In that spirit, and with spring training in full swing, I want to revisit a 2007 piece I penned to prove my point.
For the next nine weeks (heck, let’s call them innings), I’ll trot out life lessons that come courtesy of the bats, the balls and the bases. Leading off:
First inning • Cal Ripken plays a record 2,632 consecutive games.
The former Baltimore Orioles star collected 431 home runs, 1,695 RBIs and 3,184 hits. He was an All-Star, a Gold Glover, an MVP, a world champion and a Hall of Famer.
But Ripken forever will be remembered for one accomplishment: The Streak. He didn’t miss a day of work between May 30, 1982, and Sept. 20, 1998. That’s 2,632 consecutive games — a stat that cemented his legend and his legacy. Of course, Ripken’s record also put him in the position to amass those other Cooperstown-caliber numbers.
The lesson for us: Sometimes just showing up is enough.
If athletes seem larger than life, it’s because they are. Few people can run a mile in under 4 minutes or belt a baseball 400 feet. But we all remember — and, sometimes, resent — classmates with perfect attendance or know co-workers who never miss a day on the job and, consequently, make lasting contributions.
Ripken’s record resonates with baseball fans and nonfans alike because it is a blue-collar milestone — a tribute to the Everyday Workingman (and woman) who spends every day working, man.
From The Tribune
• In a settlement with the Securities and Exchange Commission, the church and its investment arm, Ensign Peak Advisors, agree to pay $5 million in penalties for failing to properly disclose past stock holdings and going to “great lengths” to deliberately “obscure” the faith’s investment portfolio.
• See how the church and Ensign Peak hid those stock holdings for years by creating “clone” companies.
• Meanwhile, Ensign Peak saw its value shoot up by $4.1 billion — to $44.4 billion overall — at the end of 2022 after three straight quarterly declines.
• The Tribune editorial board calls on the church to display greater transparency with its finances.

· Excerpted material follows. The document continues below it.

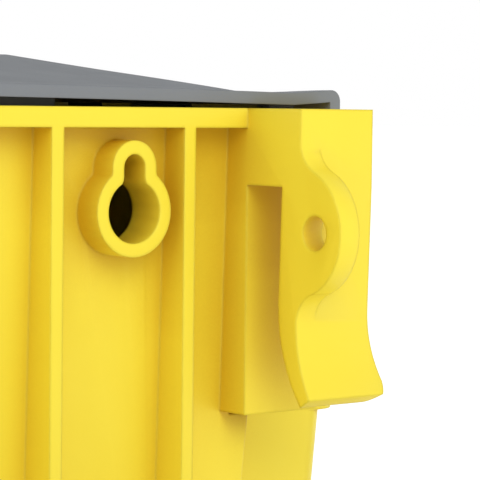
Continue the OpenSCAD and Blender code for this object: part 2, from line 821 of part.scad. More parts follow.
// Tabs under the sheet that stand just inside the chamber's walls
module lid_tabs() {
    in_x = wall_x - wall_t - tab_clear - tab_h * tan(side_draft);
    in_y = back_y - wall_t - tab_clear - tab_h * tan(back_draft);
    for (side = [0, 1])
        mirror([side, 0, 0]) {
            translate([in_x - tab_t, valve_y - tab_l / 2, body_h - tab_h])
                cube([tab_t, tab_l, tab_h + lid_gap + lid_t / 2]);
            for (y = [divider_y + wall_t + tab_clear, in_y - tab_t])
                translate([in_x - tab_in - tab_l, y, body_h - tab_h])
                    cube([tab_l, tab_t, tab_h + lid_gap + lid_t / 2 + roof_rise(y + tab_t / 2)]);
        }
}

// Valve body: threaded shank, flange, barrel, and two cheeks for the pivot pin
module valve_body() {
    cheek_top = valve_z + plunger_d / 2 + cheek_over;
    cheek_out = cheek_in + cheek_t + cut;
    cheek_low = stop_z - stop_t;
    color([0.90, 0.90, 0.86])
        difference() {
            union() {
                along_x(flange_x - eps, shank_end, shank_d, valve_y, valve_z);
                along_x(barrel_x, flange_x, flange_d, valve_y, valve_z);
                along_x(barrel_end, barrel_x, barrel_d, valve_y, valve_z);
                for (side = [0, 1])
                    translate([0, valve_y, 0])
                        mirror([0, side, 0])
                            translate([cheek_end, cheek_in, cheek_low])
                                cube([barrel_end + cheek_root - cheek_end, cheek_t, cheek_top - cheek_low]);
                // stop web that the arm comes down on
                translate([cheek_end, valve_y - cheek_in - eps, cheek_low])
                    cube([cheek_t, 2 * (cheek_in + eps), stop_t]);
            }
            along_x(seat_x + nozzle_l, shank_end + cut, way_d, valve_y, valve_z);
            along_x(seat_x, seat_x + nozzle_l + cut, nozzle_d, valve_y, valve_z);
            along_x(barrel_end - cut, seat_x + eps, plunger_d + 2 * run_clear, valve_y, valve_z);
            along_x(shank_end - screen_seat, shank_end + cut, way_d + 2 * screen_step, valve_y, valve_z);
            // groove for the retaining ring
            difference() {
                along_x(ring_x, ring_x + ring_t, shank_d + 2 * cut, valve_y, valve_z);
                along_x(ring_x - cut, ring_x + ring_t + cut, shank_d - 2 * groove_h, valve_y, valve_z);
            }
            // water outlet under the barrel
            translate([seat_x - outlet_in - outlet_l, valve_y - outlet_w / 2, valve_z - barrel_d])
                cube([outlet_l, outlet_w, barrel_d]);
            // clearance round the hub between the cheeks
            translate([cheek_end - cut, valve_y - cheek_in, stop_z])
                cube([barrel_end - cheek_end + cut, 2 * cheek_in, cheek_top]);
            along_y(valve_y - cheek_out, valve_y + cheek_out, pin_d + 2 * run_clear, pivot_x, pivot_z);
        }
}

// Brass nozzle that the plunger's seal closes on
module nozzle_insert() {
    color([0.80, 0.62, 0.30])
        difference() {
            along_x(seat_x, seat_x + nozzle_l, nozzle_d, valve_y, valve_z);
            along_x(seat_x - cut, seat_x + nozzle_l + cut, nozzle_hole_d, valve_y, valve_z);
        }
}

// Flat ring along X
module ring_x_axis(x0, x1, outer_d, inner_d) {
    difference() {
        along_x(x0, x1, outer_d, valve_y, valve_z);
        along_x(x0 - cut, x1 + cut, inner_d, valve_y, valve_z);
    }
}

// Rubber washer between the valve's flange and the wall
module inner_gasket() {
    color([0.08, 0.08, 0.08])
        ring_x_axis(flange_x, pad_in, flange_d, shank_d);
}

// Thin plastic washer under the lock nut
module slip_washer() {
    color([0.85, 0.85, 0.82])
        ring_x_axis(pad_out, pad_out + slip_t, flange_d - 2 * slip_in, shank_d);
}

// Hexagonal lock nut
module lock_nut() {
    color([0.20, 0.21, 0.22])
        difference() {
            translate([pad_out + slip_t, valve_y, valve_z])
                rotate([0, 90, 0])
                    cylinder(d = nut_af / cos(30), h = nut_t, $fn = 6);
            along_x(pad_out, pad_out + slip_t + nut_t + cut, shank_d, valve_y, valve_z);
        }
}

// Hose swivel: collar that turns on the shank, hose thread inside, flutes outside
module swivel_nut() {
    color([0.20, 0.21, 0.22])
        difference() {
            along_x(swivel_x, swivel_x + swivel_l, swivel_d, valve_y, valve_z);
            along_x(swivel_x - cut, swivel_x + collar_t + cut, shank_d + 2 * run_clear, valve_y, valve_z);
            along_x(swivel_x + collar_t, shank_end + hose_washer_t + eps, hose_thread_d - washer_fit, valve_y,
                valve_z);
            along_x(shank_end + hose_washer_t, swivel_x + swivel_l + cut, hose_thread_d, valve_y, valve_z);
            for (i = [0:flute_count - 1])
                translate([0, valve_y, valve_z])
                    rotate([i * 360 / flute_count, 0, 0])
                        along_x(swivel_x + flute_margin, swivel_x + swivel_l - flute_margin, flute_d, 0,
                            swivel_d / 2 + flute_out);
        }
}

// Split ring that keeps the swivel nut on the shank
module retaining_ring() {
    color([0.72, 0.73, 0.75])
        difference() {
            ring_x_axis(ring_x, ring_x + ring_t, shank_d + 2 * ring_proud, shank_d - 2 * groove_h);
            translate([ring_x - cut, valve_y - ring_split / 2, valve_z])
                cube([ring_t + 2 * cut, ring_split, shank_d]);
        }
}

// Rubber washer that seals the hose against the shank's end
module hose_washer() {
    color([0.08, 0.08, 0.08])
        ring_x_axis(shank_end, shank_end + hose_washer_t, hose_thread_d - 2 * washer_fit,
            way_d + 2 * washer_in);
}

// Perforated screen that sits in the shank's mouth
module inlet_screen() {
    color([0.72, 0.73, 0.75])
        difference() {
            along_x(shank_end - screen_seat, shank_end - screen_seat + screen_t, way_d + 2 * screen_step,
                valve_y, valve_z);
            for (ring = [0:2], k = [0:max(ring * 6 - 1, 0)])
                translate([0, valve_y, valve_z])
                    rotate([k * 360 / max(ring * 6, 1), 0, 0])
                        along_x(shank_end - screen_seat - cut, shank_end, screen_hole_d, 0,
                            ring * screen_pitch);
        }
}

// Plunger that slides in the barrel, with a pocket for its seal and a slot for the arm
module plunger() {
    color([0.92, 0.92, 0.90])
        difference() {
            along_x(plunger_face - plunger_l, plunger_face, plunger_d, valve_y, valve_z);
            along_x(plunger_face - seal_pocket, plunger_face + cut, plunger_d - 2 * seal_wall, valve_y,
                valve_z);
            translate([crank_tip_x - crank_tip_r - crank_play, valve_y - plunger_d, valve_z - plunger_d])
                cube([2 * (crank_tip_r + crank_play), 2 * plunger_d, plunger_d + crank_tip_r + crank_head]);
        }
}

// Soft disc in the end of the plunger
module plunger_seal() {
    color([0.08, 0.08, 0.08])
        along_x(plunger_face - seal_pocket, plunger_face + seal_proud, plunger_d - 2 * seal_wall, valve_y,
            valve_z);
}

// Turns children from the level pose down to the rest pose about the pivot
module at_rest() {
    translate([pivot_x, valve_y, pivot_z])
        rotate([0, -float_swing, 0])
            children();
}

// Bell crank: hub on the pivot, short crank up to the plunger, long arm to the float
module float_arm() {
    lean = float_swing / 2;
    color([0.30, 0.31, 0.33])
        at_rest()
            difference() {
                union() {
                    rotate([90, 0, 0])
                        translate([0, 0, -hub_w / 2])
                            cylinder(d = hub_d, h = hub_w);
                    // crank
                    rotate([0, lean, 0]) {
                        translate([-crank_t / 2, -crank_w / 2, 0])
                            cube([crank_t, crank_w, crank_h]);
                        translate([0, crank_w / 2, crank_h])
                            rotate([90, 0, 0])
                                cylinder(r = crank_tip_r, h = crank_w);
                    }
                    // long arm
                    rotate([0, -arm_rise, 0])
                        translate([-arm_run, -arm_t / 2, -arm_h / 2])
                            cube([arm_run, arm_t, arm_h]);
                    translate([-arm_l, arm_t / 2, -arm_drop])
                        rotate([90, 0, 0])
                            cylinder(d = eye_d, h = arm_t);
                }
                rotate([90, 0, 0])
                    translate([0, 0, -hub_w])
                        cylinder(d = pin_d + 2 * run_clear, h = 2 * hub_w);
                translate([-arm_l, hub_w, -arm_drop])
                    rotate([90, 0, 0])
                        cylinder(d = clamp_d + 2 * run_clear, h = 2 * hub_w);
            }
}

// Steel pivot pin with a head
module pivot_pin() {
    end = cheek_in + cheek_t;
    color([0.72, 0.73, 0.75])
        difference() {
            union() {
                along_y(valve_y - end, valve_y + end + pin_tail, pin_d, pivot_x, pivot_z);
                along_y(valve_y - end - pin_head_t, valve_y - end, pin_d + 2 * pin_head_over, pivot_x,
                    pivot_z);
            }
            difference() {
                along_y(clip_y, clip_y + clip_t, pin_d + 2 * cut, pivot_x, pivot_z);
                along_y(clip_y - cut, clip_y + clip_t + cut, pin_d - 2 * clip_groove, pivot_x, pivot_z);
            }
        }
}

// Open clip in the pin's groove
module pin_clip() {
    color([0.50, 0.51, 0.53])
        difference() {
            along_y(clip_y, clip_y + clip_t, pin_d + 2 * clip_over, pivot_x, pivot_z);
            along_y(clip_y - cut, clip_y + clip_t + cut, pin_d - 2 * clip_groove, pivot_x, pivot_z);
            translate([pivot_x - clip_mouth / 2, clip_y - cut, pivot_z - 2 * pin_d])
                cube([clip_mouth, clip_t + 2 * cut, 2 * pin_d]);
        }
}

// A box with rounded upright corners, centred on x and y
module soft_block(l, w, z0, z1, r) {
    translate([0, 0, z0])
        linear_extrude(z1 - z0)
            polygon(round_box(-l / 2, l / 2, -w / 2, w / 2, r, r));
}

// Hollow float with a slotted lug that the clamp screw holds
module float_shell() {
    top = -float_low + float_h / 2;
    slot_d = clamp_d + 2 * lug_fit;
    lug_out = arm_t / 2 + lug_t + cut;
    color([0.93, 0.93, 0.90])
        at_rest()
            difference() {
                union() {
                    translate([-arm_l, 0, 0])
                        soft_block(float_l, float_w, -float_low - float_h / 2 + float_wall, top, float_r);
                    translate([-arm_l - lug_w / 2, arm_t / 2, top - float_wall])
                        cube([lug_w, lug_t, lug_over - arm_drop - top + float_wall]);
                }
                translate([-arm_l, 0, 0])
                    soft_block(float_l - 2 * float_wall, float_w - 2 * float_wall,
                        -float_low - float_h / 2 - cut, top - float_wall, float_r - float_wall);
                for (end = [-1, 1])
                    translate([-arm_l, lug_out, end * lug_slot - arm_drop])
                        rotate([90, 0, 0])
                            cylinder(d = slot_d, h = lug_out);
                translate([-arm_l - slot_d / 2, 0, -arm_drop - lug_slot])
                    cube([slot_d, lug_out, 2 * lug_slot]);
            }
}

// Bottom plate welded to the float
module float_cap() {
    color([0.88, 0.88, 0.85])
        at_rest()
            translate([-arm_l, 0, 0])
                soft_block(float_l, float_w, -float_low - float_h / 2, -float_low - float_h / 2 + float_wall,
                    float_r);
}

// Thumb screw that clamps the float's lug to the arm
module clamp_screw() {
    knob_z = -arm_t / 2 - knob_gap;
    color([0.10, 0.10, 0.11])
        at_rest()
            translate([-arm_l, 0, -arm_drop])
                rotate([-90, 0, 0]) {
                    translate([0, 0, knob_z])
                        cylinder(d = clamp_d, h = arm_t + lug_t + knob_gap + clamp_tail);
                    difference() {
                        translate([0, 0, knob_z - knob_h])
                            cylinder(d = knob_d, h = knob_h);
                        for (i = [0:knob_flutes - 1])
                            rotate([0, 0, i * 360 / knob_flutes])
                                translate([knob_d / 2 + knob_flute_out, 0, knob_z - knob_h - cut])
                                    cylinder(d = knob_flute_d, h = knob_h - knob_collar + cut);
                    }
                }
}

// Nut on the clamp screw
module clamp_nut() {
    color([0.72, 0.73, 0.75])
        at_rest()
            translate([-arm_l, arm_t / 2 + lug_t, -arm_drop])
                rotate([-90, 0, 0])
                    difference() {
                        cylinder(d = clamp_nut_af / cos(30), h = clamp_nut_t, $fn = 6);
                        translate([0, 0, -cut])
                            cylinder(d = clamp_d + 2 * run_clear, h = clamp_nut_t + 2 * cut);
                    }
}

// Push-in drain plug with a flat grip
module drain_plug() {
    face = -drain_out - drain_seal_t;
    stem_end = -drain_out + wall_t + 2 * pad_proud + drain_stem_out;
    stem_d = drain_d - 2 * drain_fit;
    color([0.20, 0.21, 0.22])
        difference() {
            union() {
                along_x(face, stem_end, stem_d, drain_y, drain_z);
                along_x(face - drain_head_t, face, drain_head_d, drain_y, drain_z);
                translate([face - drain_head_t - drain_grip, drain_y - drain_grip_w / 2,
                    drain_z - drain_grip_t / 2])
                    cube([drain_grip + eps, drain_grip_w, drain_grip_t]);
            }
            along_x(face + drain_face_t, stem_end + cut, stem_d - 2 * drain_stem_wall, drain_y, drain_z);
        }
}

// Rubber washer under the drain plug's head
module drain_seal() {
    color([0.08, 0.08, 0.08])
        difference() {
            along_x(-drain_out - drain_seal_t, -drain_out, drain_head_d - 2 * drain_seal_in, drain_y,
                drain_z);
            along_x(-drain_out - drain_seal_t - cut, -drain_out + cut, drain_d - 2 * drain_fit, drain_y,
                drain_z);
        }
}

body();
lid();
valve_body();
nozzle_insert();
inner_gasket();
slip_washer();
lock_nut();
swivel_nut();
retaining_ring();
hose_washer();
inlet_screen();
plunger();
plunger_seal();
float_arm();
pivot_pin();
pin_clip();
float_shell();
float_cap();
clamp_screw();
clamp_nut();
drain_plug();
drain_seal();
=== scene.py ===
import json
import math

import bmesh
import bpy
from mathutils import Matrix, Vector


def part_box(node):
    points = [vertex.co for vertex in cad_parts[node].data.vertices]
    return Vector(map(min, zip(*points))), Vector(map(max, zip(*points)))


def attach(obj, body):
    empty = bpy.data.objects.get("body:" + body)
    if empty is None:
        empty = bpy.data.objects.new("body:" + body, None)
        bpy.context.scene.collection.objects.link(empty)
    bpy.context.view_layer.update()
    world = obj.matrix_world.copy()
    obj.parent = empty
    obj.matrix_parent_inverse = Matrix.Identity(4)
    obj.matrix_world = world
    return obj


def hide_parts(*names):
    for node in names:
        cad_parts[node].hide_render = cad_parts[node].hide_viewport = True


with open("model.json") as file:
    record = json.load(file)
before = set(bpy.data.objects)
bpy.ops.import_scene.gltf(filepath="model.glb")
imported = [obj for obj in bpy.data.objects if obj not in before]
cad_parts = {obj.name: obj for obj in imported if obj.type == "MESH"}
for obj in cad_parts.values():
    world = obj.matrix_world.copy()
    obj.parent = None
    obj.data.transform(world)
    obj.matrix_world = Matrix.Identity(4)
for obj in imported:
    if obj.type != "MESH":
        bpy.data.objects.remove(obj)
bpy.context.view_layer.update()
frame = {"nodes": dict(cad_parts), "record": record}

MM = 0.001
SCENE = bpy.context.scene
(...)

• The church has released the voluminous digitized diaries of Spencer W. Kimball, the Yoda-like prophet-president whose “do it” work ethic became his clerical calling card throughout his nearly 12-year presidency. His 1978 ending of the racist priesthood/temple ban stands as one of the most consequential changes in church history.
“President Kimball’s journals are some of the best in Latter-day Saint history,” general authority Seventy Kyle McKay, church historian and recorder, said in a news release. “Just as Wilford Woodruff’s amazing journal chronicles 19th-century Latter-day Saint history, Spencer W. Kimball’s journal gives tremendous insight into the history of the church in the 20h century.”
Historian Benjamin Park explored the Kimball collection in a Religion News Service piece, saying it is one “rarely matched in Mormon history.”
• In the wake of a sweeping fraud case in Las Vegas, we examine why so many Latter-day Saints fall prey to Ponzi schemes. In these crimes, some of faith’s strengths — trust, community and connectedness — can actually make members more vulnerable.
• Latter-day Saint academics face a dilemma, Salt Lake Tribune guest columnist Natalie Brown warns: Secular schools might discredit them for their faith, and church universities might reject them for their scholarship.
• Linda King Newell, whose 1984 book, “Mormon Enigma: Emma Hale Smith,” brought new life and light to the faith’s first first lady, has died at 82.